Awhile back a customer asked me a great question, “What is the collectable factor of your trading cards and how would you encourage students to trade them?”
First off, trading cards can be used for whatever you need them for, not just trading! If you just want to print them and pass them out to your students to use like traditional flashcards, you can. If you want to pass out blank versions of the trading cards and use them like task cards by having students fill in their own information to help them cement their learning, you can! The fun part about the cards is that the trading card design lends itself to making them extremely engaging for children.
If you think about the sports trading cards that we grew up with, they had serious value for some people. In an article I read from economist.com titled “The baseball-card bubble” it said, “The Honus Wagner card that went for just under half a million dollars in 1991 sold for $1.3m in 2000 and $2.8m in 2007.” That’s some serious value! So what gave those sports trading cards (that were nothing more than a piece of cardboard with a picture and some writing on them) so much value? Baseball card companies, like TOPPS, did things to create scarcity by only printing small amounts of particular cards. They were also valuable because people had to earn money and buy them. So how can you recreate scenarios like this at home or in your classroom? To give the trading cards value or a collectable factor there are some tricks the teacher or parent giving out the cards can do. Here is a list of 5 fun ideas for giving trading cards value, having kids earn them, and making them collectable:
- Make students earn trading cards instead of just passing them out.
Have stations where students earn trading cards for answering questions or doing tasks. If they collect the whole set or collect a certain number of different cards they might even get a prize.
- Pass out random trading cards as educational rewards for positive behavior.
If you do this then your students will end up with all different cards. This ups the collectable factor because students will need to trade them with each other to collect the whole set. In my classroom I would purposefully give certain students several of the same card to encourage them to trade their extra cards for those they didn’t have. It just made it more fun!

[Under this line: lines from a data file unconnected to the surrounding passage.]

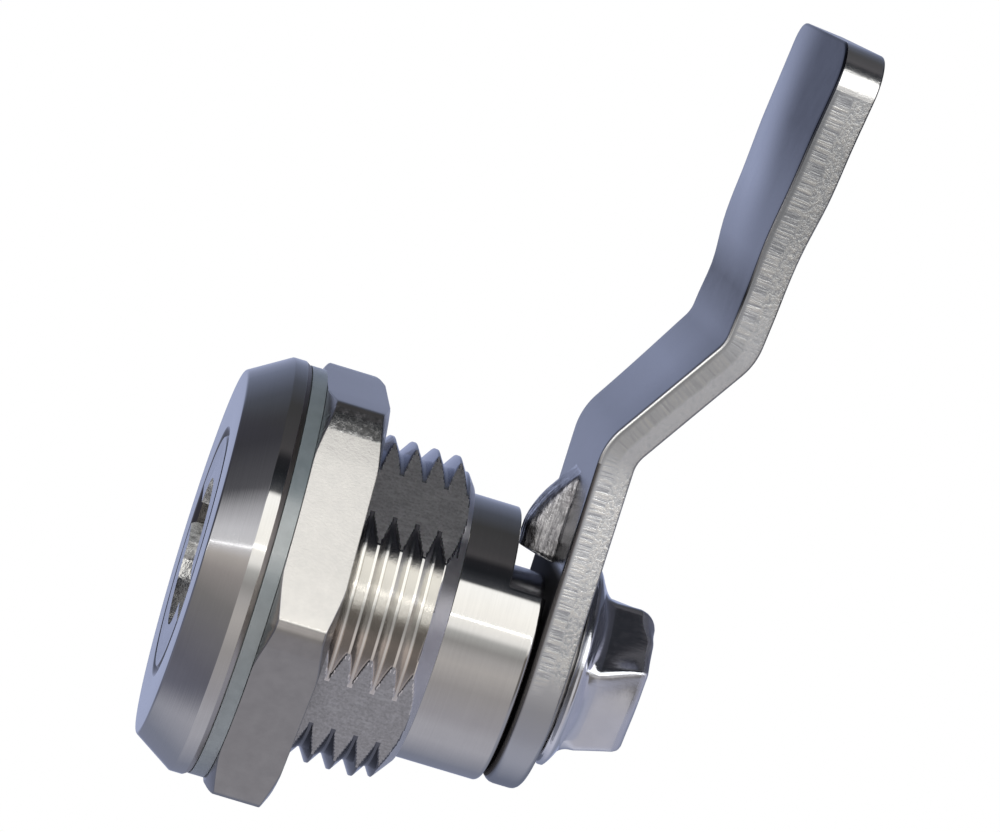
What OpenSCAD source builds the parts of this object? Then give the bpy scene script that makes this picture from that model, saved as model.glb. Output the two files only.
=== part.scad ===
// Quarter-turn cam latch. Millimetres, +Z up, the barrel axis runs along Y,
// head toward -Y, origin on the axis at the underside of the head.

/* [Head] */
// width of the head outside the thread
head_lip = 3; // [2.6:0.1:3.6]
// radial width of the bevel round the front face
bevel_w = 1.7; // [1.4:0.1:2.4]
// height of the head above its seat
head_t = 3.95; // [3.6:0.05:4.6]
// height of the straight rim behind the bevel
rim_h = 0.9; // [0.5:0.1:1.4]
// radial step from the rim in to the underside of the head
seat_round = 0.3; // [0.2:0.05:0.5]
// thickness of the flat gasket ring
gasket_t = 1; // [0.8:0.1:1.6]

/* [Barrel] */
// outside diameter of the barrel thread
thread_d = 22; // [21.8:0.1:22.2]
// pitch of the barrel thread
pitch = 1.5; // [1.3:0.1:1.6]
// depth of one thread groove
thread_depth = 0.86; // [0.7:0.02:0.92]
// distance across the four flats
flats = 20; // [19.6:0.2:20.6]
// rear end of the threaded length
thread_end = 12.4; // [12:0.2:12.8]
// diameter at the foot of the thread end chamfer
thread_end_d = 18.8; // [18.2:0.2:19.4]
// diameter of the plain neck
neck_d = 17.9; // [17.5:0.1:18.1]
// rear end of the neck
neck_end = 18.1; // [17.8:0.05:18.3]
// depth of the stop notch in the neck end
notch_depth = 2.3; // [2.2:0.05:2.6]
// half angle of the stop notch either side of the arm
notch_half = 63.8; // [63.8:0.2:66]

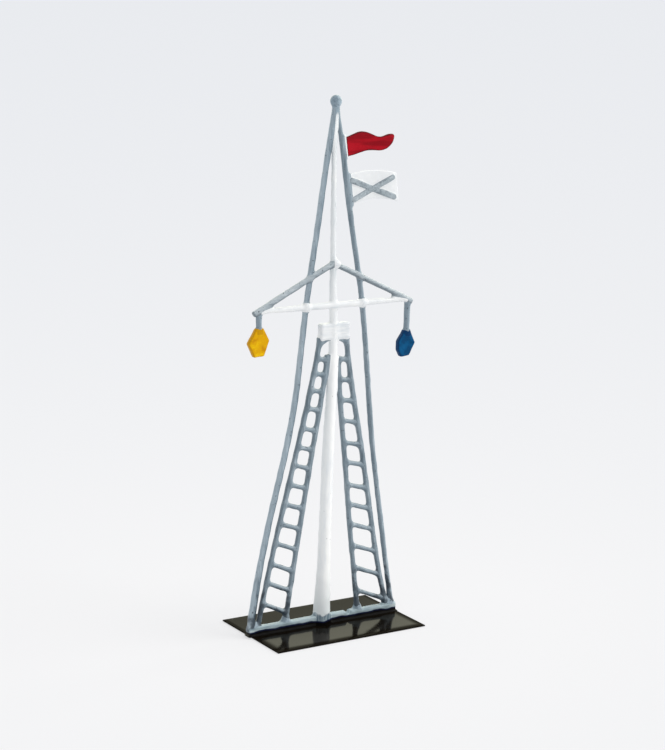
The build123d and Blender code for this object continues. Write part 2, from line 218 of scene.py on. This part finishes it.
def mesh_piece(name, points, faces):
    """A smooth-shaded object from points in millimetres, in the frame's place."""
    mesh = bpy.data.meshes.new(name)
    mesh.from_pydata((points / MM).tolist(), [], faces.tolist())
    mesh.polygons.foreach_set("use_smooth", np.ones(len(mesh.polygons), bool))
    piece = bpy.data.objects.new(name, mesh)
    bpy.context.scene.collection.objects.link(piece)
    return piece


WAVE_HEIGHT = 0.25
WAVES_TO_FLY = 0.9


def waved(points, hoist_x, fly_x):
    """Points of a cloth-like sheet, bent into a gentle wave that grows away from its hoist."""
    share = np.clip((points[:, 0] - hoist_x) / (fly_x - hoist_x), 0, 1)
    bent = points.copy()
    bent[:, 1] += WAVE_HEIGHT * share * np.sin(tau * WAVES_TO_FLY * share)
    return bent


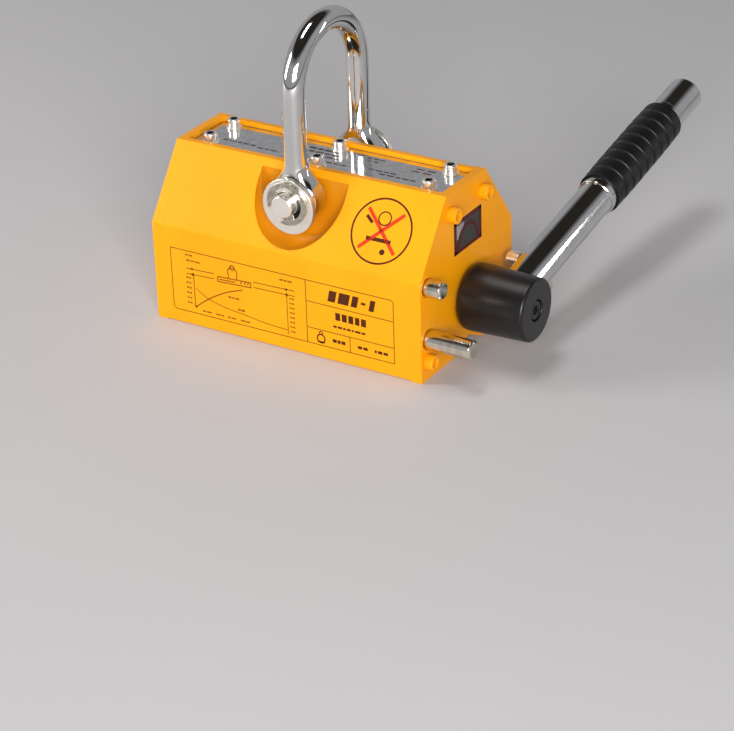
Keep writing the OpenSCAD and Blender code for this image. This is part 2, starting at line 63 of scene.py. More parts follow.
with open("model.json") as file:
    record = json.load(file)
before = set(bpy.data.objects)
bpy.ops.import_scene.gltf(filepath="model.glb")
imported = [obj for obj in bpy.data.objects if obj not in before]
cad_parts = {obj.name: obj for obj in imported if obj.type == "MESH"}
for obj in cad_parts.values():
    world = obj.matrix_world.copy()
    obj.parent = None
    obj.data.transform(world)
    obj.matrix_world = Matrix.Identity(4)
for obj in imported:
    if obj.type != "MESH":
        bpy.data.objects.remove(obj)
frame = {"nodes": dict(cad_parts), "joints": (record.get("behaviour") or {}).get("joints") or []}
cad_low, cad_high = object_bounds()
joints = {joint["name"]: joint for joint in frame["joints"]}
SHAFT_AT = Vector(joints["lever_turn"]["pos_m"])
PIN_AT = Vector(joints["shackle_swing"]["pos_m"])
BAR = Vector(joints["key_slide"]["axis"]).normalized()
BAR_UP = X.cross(BAR)


# ---------- Measuring the frame ----------


def points_of(node):
    """The corner points of a CAD node."""
    return [v.co.copy() for v in frame["nodes"][node].data.vertices]


def reach(points, direction, origin=ORIGIN):
    """Nearest and farthest distance of some points from the origin, along a direction."""
    along = [(p - origin).dot(direction) for p in points]
    return min(along), max(along)


def off_axis(point, axis, origin=ORIGIN):
    """Distance of a point from an axis."""
    return ((point - origin) - axis * (point - origin).dot(axis)).length


def radius_round(points, axis, origin=ORIGIN):
    """Largest distance of some points from an axis."""
    return max(off_axis(p, axis, origin) for p in points)


def measure(node, axis, origin):
    """Both ends of a CAD node along an axis, and its largest radius round it."""
    points = points_of(node)
    return (*reach(points, axis, origin), radius_round(points, axis, origin))


def foot(point, axis):
    """A point moved along an axis into the plane through the origin."""
    return point - axis * point.dot(axis)


def solids(node):
    """The corner points of each separate solid of a CAD node."""
    bm = bmesh.new()
    bm.from_mesh(frame["nodes"][node].data)
    bmesh.ops.remove_doubles(bm, verts=bm.verts, dist=WELD)
    bm.verts.index_update()
    bm.verts.ensure_lookup_table()
    seen = [False] * len(bm.verts)
    groups = []
    for start in range(len(bm.verts)):
        if seen[start]:
            continue
        seen[start] = True
        queue = [bm.verts[start]]
        group = []
        while queue:
            vert = queue.pop()
            group.append(vert.co.copy())
            for edge in vert.link_edges:
                other = edge.other_vert(vert)
                if not seen[other.index]:
                    seen[other.index] = True
                    queue.append(other)
        groups.append(group)
    bm.free()
    return groups


def middle(points):
    """Middle of the box round some points."""
    low = Vector([min(p[i] for p in points) for i in range(3)])
    high = Vector([max(p[i] for p in points) for i in range(3)])
    return (low + high) / 2


# ---------- Materials ----------


BLOTCH_BAND = (0.35, 0.65)  # noise values between which the two colours mix
GRAIN_BAND = (0.3, 0.7)
LEAST_ROUGHNESS = 0.02


def look(name, colour, roughness, other, blotch, metallic=0.0, uneven=0.06, grain=900,
         relief=0.000006, coat=0.0, coat_roughness=0.08, specular=0.5):
    """A procedural material: blotches between two colours, uneven gloss and a fine relief.

    The scale of the blotches and the grain is one number, or one each for x, y and z.
    """
    material = bpy.data.materials.new(name)
    material.use_nodes = True
    tree = material.node_tree
    add = tree.nodes.new
    link = tree.links.new
    shader = tree.nodes["Principled BSDF"]
    shader.inputs["Metallic"].default_value = metallic
    shader.inputs["Specular IOR Level"].default_value = specular
    shader.inputs["Coat Weight"].default_value = coat
    shader.inputs["Coat Roughness"].default_value = coat_roughness
    place = add("ShaderNodeTexCoord")

    def noise(scale, detail):
        stretch = add("ShaderNodeMapping")
        stretch.inputs["Scale"].default_value = scale if isinstance(scale, tuple) else (scale,) * 3
        texture = add("ShaderNodeTexNoise")
        texture.inputs["Scale"].default_value = 1.0
        texture.inputs["Detail"].default_value = detail
        link(place.outputs["Object"], stretch.inputs["Vector"])
        link(stretch.outputs["Vector"], texture.inputs["Vector"])
        return texture.outputs["Fac"]

    patches = noise(blotch, detail=4.0)
    ramp = add("ShaderNodeValToRGB")
    for element, position, shade in zip(ramp.color_ramp.elements, BLOTCH_BAND, (colour, other)):
        element.position = position
        element.color = (*shade, 1)
    link(patches, ramp.inputs["Fac"])
    link(ramp.outputs["Color"], shader.inputs["Base Color"])
    fine = noise(grain, detail=3.0)
    gloss = add("ShaderNodeMapRange")
    gloss.inputs["From Min"].default_value = GRAIN_BAND[0]
    gloss.inputs["From Max"].default_value = GRAIN_BAND[1]
    gloss.inputs["To Min"].default_value = max(LEAST_ROUGHNESS, roughness - uneven)
    gloss.inputs["To Max"].default_value = roughness + uneven
    link(fine, gloss.inputs["Value"])
    link(gloss.outputs["Result"], shader.inputs["Roughness"])
    bump = add("ShaderNodeBump")
    bump.inputs["Strength"].default_value = 1.0
    bump.inputs["Distance"].default_value = relief
    link(fine, bump.inputs["Height"])
    link(bump.outputs["Normal"], shader.inputs["Normal"])
    return material


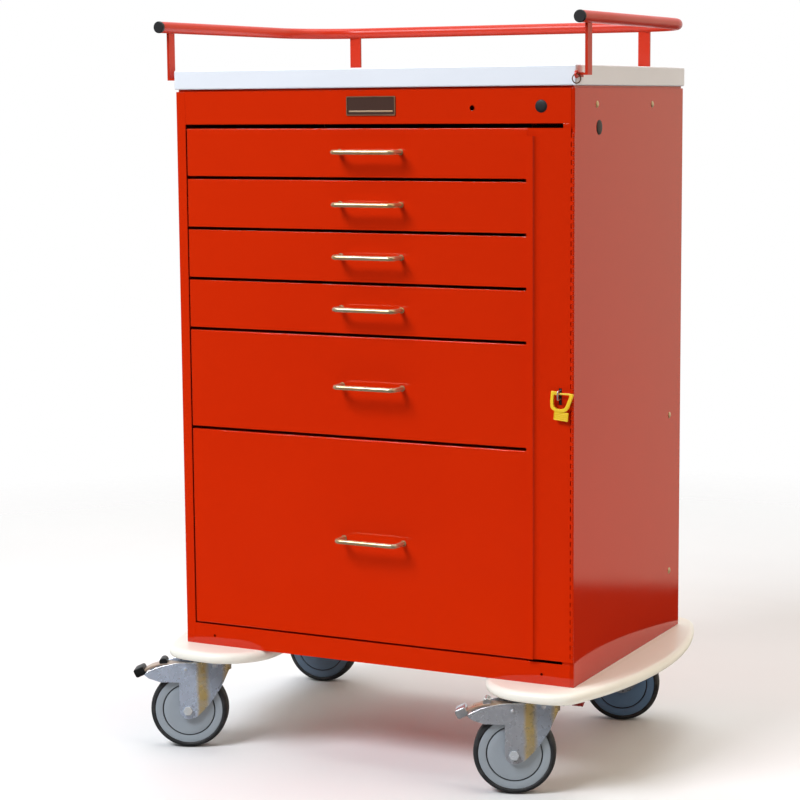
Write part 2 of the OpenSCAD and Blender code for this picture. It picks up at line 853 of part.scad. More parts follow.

- Staple them to returned A+ assignments.
Students will appreciate this more than just putting a sticker, stamp or writing, “Way to go!” at the top of their papers. Also, if they know they’ll have a chance to earn trading cards they might even put more effort into their assignments.
- Create “Scarcity”
Tell your class there are a limited number of certain cards that you’ll be passing out so not everybody will get one. This will make certain cards seem extra valuable!
- Allow students to earn prizes for memorizing the information on them.
Make a deal that if they memorize the information on the back they’ll get a little prize. To get them to memorize all of the information on a whole set of cards tell them you’ll give them a random card quiz. For the quiz pull one card from the deck at random and if they can tell you the information on the back they get the prize.
Please remember, there is no right or wrong way to use trading cards in your classroom or with your children at home. Use them however you see fit. Just remember, the main purpose of them is to have fun learning and memorizing new information. If kids are doing that, then you’re on the right track!